On April 20, 2016, Amnesty International issued a press release demanding the Mauritanian authorities to quash the death sentence and set the blogger free, ahead of the appeal court hearing for the case. In 2013, a young Palestinian poet, Ashraf Fayad was arrested in Abha, Saudi Arabia after he was reported to the police for blasphemous poetry. He was later sentenced to death, which is the Islamic Sharia’s ruling for cases of apostasy. His death sentence has since been overturned by the Saudi court and replaced with an 8-year prison sentence and 800 lashes in public, on the condition that he repents and publicly declares his returning to Islam.

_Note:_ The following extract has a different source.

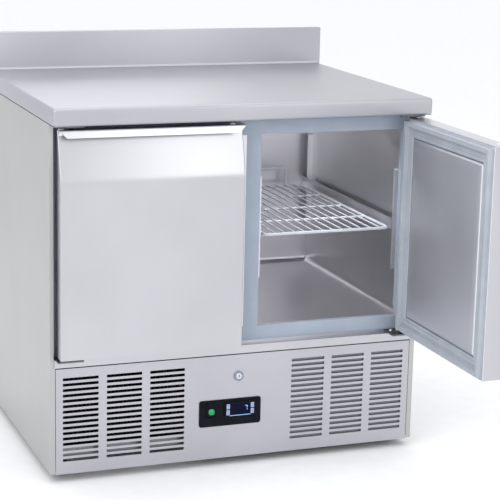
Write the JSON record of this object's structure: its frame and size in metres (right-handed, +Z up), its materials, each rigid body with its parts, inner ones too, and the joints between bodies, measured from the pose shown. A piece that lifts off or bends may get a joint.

In 2008, the Jordanian police arrested another poet, who was reported to have had used verses from the Quran in his sensual and suggestive poetry. Islam Samhan was sentenced to three years in prison, which appears to be a rather light penalty considering Jordan’s Grand Mufti’s (the highest religious authority) proclamation that the “enemy of Islam” should receive the death penalty.
Many stories can be recounted under the same title: Islamic authorities’ oppression of freedom of expression. One of the most intriguing stories is that of Dr. Nasr Hamid Abu Zayd , an Egyptian scholar who has a doctorate in Arab and Islamic studies. Known for his revolutionary approach to the interpretation and the critique of religious scriptures and traditions, he was separated from his wife (also Muslim) by an Egyptian court in 1993. Abu Zayd had to leave his homeland for the Netherlands in 1995.
Freethinkers, atheists, and freedom activists in the MENA region live under such oppressive regimes and communities. Most of them cannot express their religious, political, cultural, or social views and thoughts freely. This ever-growing segment of people living in the Arab World is still operating with a “low profile” and with minuscule traditional media coverage. This is the main reason for their enormous investments in social media platforms, such as Facebook, which are viewed by them as the last resort for freedom of thought and expression.
The views expressed are the author’s own and do not necessarily represent the views of Movements.